In the end 60 percent of California voters said Persky should be out. Prosecutor Cindy Hendrickson was voted in to replace him, with nearly 70 percent of the vote.

Dauber, who has been described as a den mother to Emily Doe, declined to describe Doe’s reaction to the verdict. But she sees the removal of Persky as a victory for all women. “The voters of Santa Clara County are the winners of this election,” she said in an emailed statement. “We voted today against impunity for high-status perpetrators of sexual assault and domestic violence. We voted that sexual violence is serious and it must be taken seriously by elected officials. Our message is: Violence against women is a voting issue—alongside reproductive freedom, gun control, and the other issues that progressive Democratic women care about. If candidates want the votes of progressive Democratic women, they will have to take this issue seriously. If they do not, they will hear from women at the polls.”

“The right result here is not to change the law to tie the hands of 1,000 good judges who didn’t abuse their discretion. The right result is simply to unelect the bad judge who did abuse his discretion.”

The decision isn’t that clear-cut for Persky’s supporters, though, who argue that the recall will set a dangerous precedent. LaDoris Cordell, a spokesperson for Persky and a retired judge, told The New York Times that the recall was an attack on judicial independence that “encouraged people to think of judges as no more than politicians.” (Cordell did not respond to Glamour’s requests for comment.)

Santa Clara University law professor Margaret Russell told Glamour that the recall sends the message to state judges that they should “consider public opinion in their sentencing decisions.”

“This runs counter to the judicial oath or affirmation to protect and defend the United States and state constitutions,” Russell said.

Other Persky supporters also argue that he wasn’t handing down lenient sentences for certain defendants, especially privileged, white athletes, pointing to his record in criminal court, where he followed California sentencing guidelines, as reported by the Associated Press.

But Dauber argues that such reasoning is flawed. “What we have here is a judge who has repeatedly abused his discretion in order to help out privileged offenders, often athletes, college athletes, who have committed serious violence against women,” she told Glamour. “I don’t believe that judges are going to start imposing sentences that they think are wrong just in order to save their own political skins. I just don’t think that that’s how judges operate.”

She thinks the impact will be limited to this judge, for his behavior in this case. “Judge Persky made an exception for Turner and gave him probation even though the law provided a two-year minimum that was presumed not eligible for probation,” she said. “That’s the law of our state.
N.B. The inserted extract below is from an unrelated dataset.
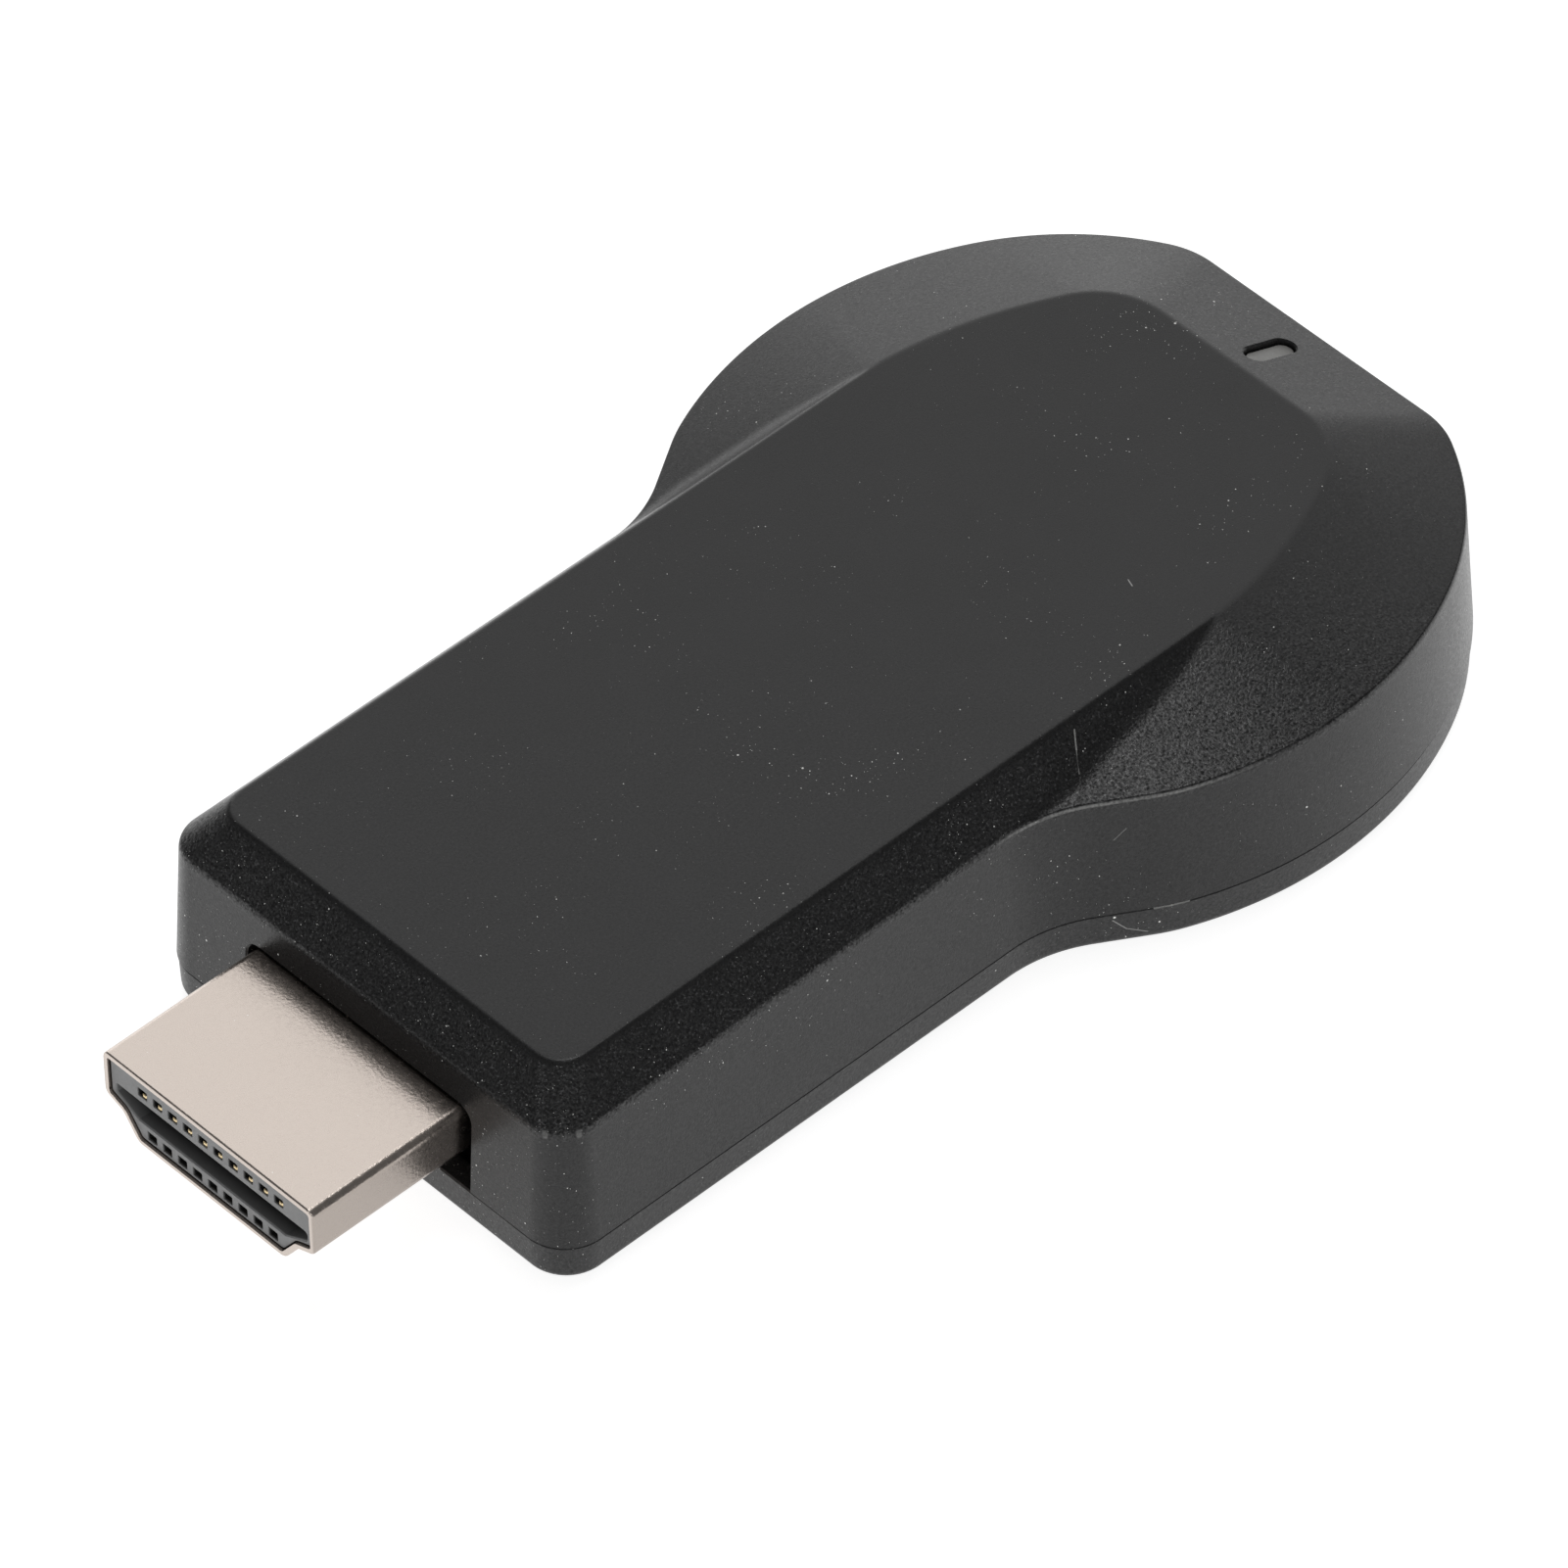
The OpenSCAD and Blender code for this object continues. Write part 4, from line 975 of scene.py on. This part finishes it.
# The finish of each material slot
finishes = {
    "housing_plastic": moulded("charcoal_grain", (0.0125, 0.0125, 0.0128), 0.31, calm=grain_and_painted_sparkle,
                               marks=upper_marks_and_highlights, painted_highlight=rim_painted_highlight),
    "cover_plastic": moulded("charcoal_cover", (0.015, 0.015, 0.0153), 0.36, marks=lower_marks),
    "button_plastic": moulded("charcoal_satin", (0.012, 0.012, 0.0123), 0.36, grain=0.4, dust=0),
    "light_plastic": plain_plastic("frosted_light", (0.2, 0.198, 0.19), 0.42, pitch=0.12, relief=0.01),
    "nickel_plate": plated("nickel", (0.585, 0.516, 0.466), 0.25, relief=0.009, flank=plug_w / 2 - 0.05),
    "insulator_plastic": insulator("grey_block", (0.2, 0.201, 0.202), 0.45),
    "gold_plate": plated("gold_flash", (0.78, 0.62, 0.36), 0.3),
    "board_laminate": laminate("solder_mask"),
    "chip_plastic": plain_plastic("black_compound", (0.02, 0.02, 0.022), 0.55),
    "pad_rubber": plain_plastic("soft_pad", (0.3, 0.42, 0.5), 0.8),
    "sink_aluminium": plated("extruded_aluminium", (0.82, 0.83, 0.84), 0.35),
    "tin_plate": plated("tinned_steel", (0.72, 0.72, 0.7), 0.3),
    "white_ceramic": plain_plastic("white_ceramic", (0.78, 0.78, 0.75), 0.35),
    "tan_ceramic": plain_plastic("tan_ceramic", (0.45, 0.3, 0.17), 0.4),
    "ferrite": plain_plastic("dark_ferrite", (0.07, 0.07, 0.075), 0.6),
    "socket_plastic": plain_plastic("socket_black", (0.015, 0.015, 0.015), 0.45),
    "plunger_plastic": plain_plastic("ivory", (0.75, 0.72, 0.62), 0.45),
}


def dress(piece, slot):
    piece.data.materials.clear()
    piece.data.materials.append(finishes[slot].material)


# The CAD nodes: each takes its slot's finish, and a fine bevel on its edges
slots = {row["node"]: row["material_slot"] for row in frame["record"]["subparts"]}
for name, node in frame["nodes"].items():
    dress(node, slots[name])
    weld = node.modifiers.new("weld", "WELD")
    weld.merge_threshold = weld_gap * MM
    flat = node.modifiers.new("flat", "DECIMATE")
    flat.decimate_type = "DISSOLVE"
    flat.angle_limit = math.radians(flat_turn)
    bevel = node.modifiers.new("edges", "BEVEL")
    bevel.width = fine_bevel * MM
    bevel.segments = 2
    bevel.limit_method = "ANGLE"
    bevel.angle_limit = math.radians(bevel_turn)
    bevel.use_clamp_overlap = True

# The pieces that replace CAD nodes, and the contacts' ends, which come on top of theirs
replacements = {
    "upper_housing": [upper_shell()],
    "lower_housing": [lower_shell()],
    "plug_shell": [plug_tube(), plug_tab("plug_tab_near", -1), plug_tab("plug_tab_far", 1)],
    "plug_insulator": [plug_block()],
}
for name, pieces in replacements.items():
    for piece in pieces:
        dress(piece, slots[name])
        flatten(piece)
        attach(piece, "housing")
        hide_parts(name)

tips = contact_tips()
tip_slot = slots["plug_contacts_upper"]
dress(tips, tip_slot)
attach(tips, "housing")


# Floor, light and camera

def floor():
    """A white floor that glows, so that it shows as white as the photograph's."""
    paint = Paint("white_floor", (0.5, 0.5, 0.5), 0.9)
    paint.colour(paint.mix(paint.noise(60), (0.49, 0.49, 0.49), (0.51, 0.51, 0.51)))
    paint.shader.inputs["Specular IOR Level"].default_value = 0
    paint.shader.inputs["Emission Color"].default_value = (1, 1, 1, 1)
    paint.shader.inputs["Emission Strength"].default_value = floor_glow
    corners = [(floor_half * x, floor_half * y, 0) for x, y in ((-1, -1), (1, -1), (1, 1), (-1, 1))]
    piece = mesh_object("floor", corners, [(0, 1, 2, 3)])
    piece.data.materials.append(paint.material)


def axes(azimuth, elevation):
    """Right, up and back of something that faces the object from this direction, in degrees."""
    level, rise = toward(elevation)
    x, y = toward(azimuth)
    back = np.array([level * x, level * y, rise])
    right = np.array([-y, x, 0])
    return right, np.cross(back, right), back


def put(name, data, place, right, up, back):
    """A lamp or camera at a place in metres, turned to its axes."""
    piece = bpy.data.objects.new(name, data)
    turn = Matrix(np.column_stack([right, up, back]).tolist()).to_4x4()
    piece.matrix_world = Matrix.Translation(place) @ turn
    bpy.context.scene.collection.objects.link(piece)
    return piece


def soft_box(name, azimuth, elevation, distance, width, height, power):
    """A rectangular light at a direction from the object's middle, facing it. Lengths in metres."""
    lamp = bpy.data.lights.new(name, "AREA")
    lamp.shape = "RECTANGLE"
    lamp.size = width
    lamp.size_y = height
    lamp.energy = power
    right, up, back = axes(azimuth, elevation)
    piece = put(name, lamp, back * distance, right, up, back)
    piece.visible_camera = False


def surroundings():
    world = bpy.data.worlds.new("studio")
    world.use_nodes = True
    world.node_tree.nodes["Background"].inputs["Color"].default_value = (1, 1, 1, 1)
    world.node_tree.nodes["Background"].inputs["Strength"].default_value = world_glow
    bpy.context.scene.world = world


def camera():
    right, up, back = axes(view_azimuth, view_elevation)
    c, s = toward(view_roll)
    right, up = c * right + s * up, c * up - s * right
    place = back * view_distance + right * view_aim[0] + up * view_aim[1] - [view_offset, 0, 0]
    lens = bpy.data.cameras.new("photo_camera")
    lens.lens = view_lens
    lens.sensor_width = view_film
    lens.sensor_height = view_film
    lens.clip_start = view_clip[0]
    lens.clip_end = view_clip[1]
    bpy.context.scene.camera = put("photo_camera", lens, place * MM, right, up, back)


# The lights, each as azimuth, elevation, distance, width, height and power, with lengths in metres
soft_boxes = {
    "overhead_box": (33, 80, 1.2, 0.45, 0.45, 3),
    "back_panel": (42, 41, 1.2, 1.9, 1.0, 6.2),
    "low_panel": (51, 9, 1.3, 1.2, 0.45, 2.4),
    "left_fill": (176, 20, 1.2, 0.12, 0.4, 0.9),
    "right_fill": (275, 20, 1.2, 0.12, 0.4, 0.6),
    "front_fill": (227, 32, 1.2, 1.0, 0.4, 1.5),
    "front_strip": (238, 4, 1.3, 1.6, 0.16, 1.6),
}
floor()
for name, settings in soft_boxes.items():
    soft_box(name, *settings)
surroundings()
bpy.context.scene.view_settings.view_transform = "Standard"
camera()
As a result of that abuse of discretion, Jeff Rosen, our district attorney, went to the legislature and had them pass a new mandatory minimum.”

In 2016 California Governor Jerry Brown signed two bills to expand the definition of rape and impose mandatory minimum sentencing for crimes similar to the one Turner committed. (Persky’s supporters point out that the judge followed the sentencing recommendation from the county probation department.) At the time Brown voiced his opposition to adding mandatory minimum sentences, but said that the bill would bring “a measure of parity to sentencing for criminal acts that are substantially similar,” The Atlantic reported.

“The right result here is not to change the law to tie the hands of 1,000 good judges who didn’t abuse their discretion. The right result is simply to unelect the bad judge who did abuse his discretion,” Dauber said. “This victory is not for Emily Doe; this victory is for girls and women everywhere.”

When asked what the recall means for women and movements like #MeToo, Russell had a different view: “The chilling effect on the independence of the judiciary is palpable,” she said. But she did find one thing everyone can agree on: “Both the anti-recall and recall campaigns were led by self-identified feminists,” Russell said. “It is abundantly clear that the #MeToo movement is intersectional, complex, and not subject to simple classifications.”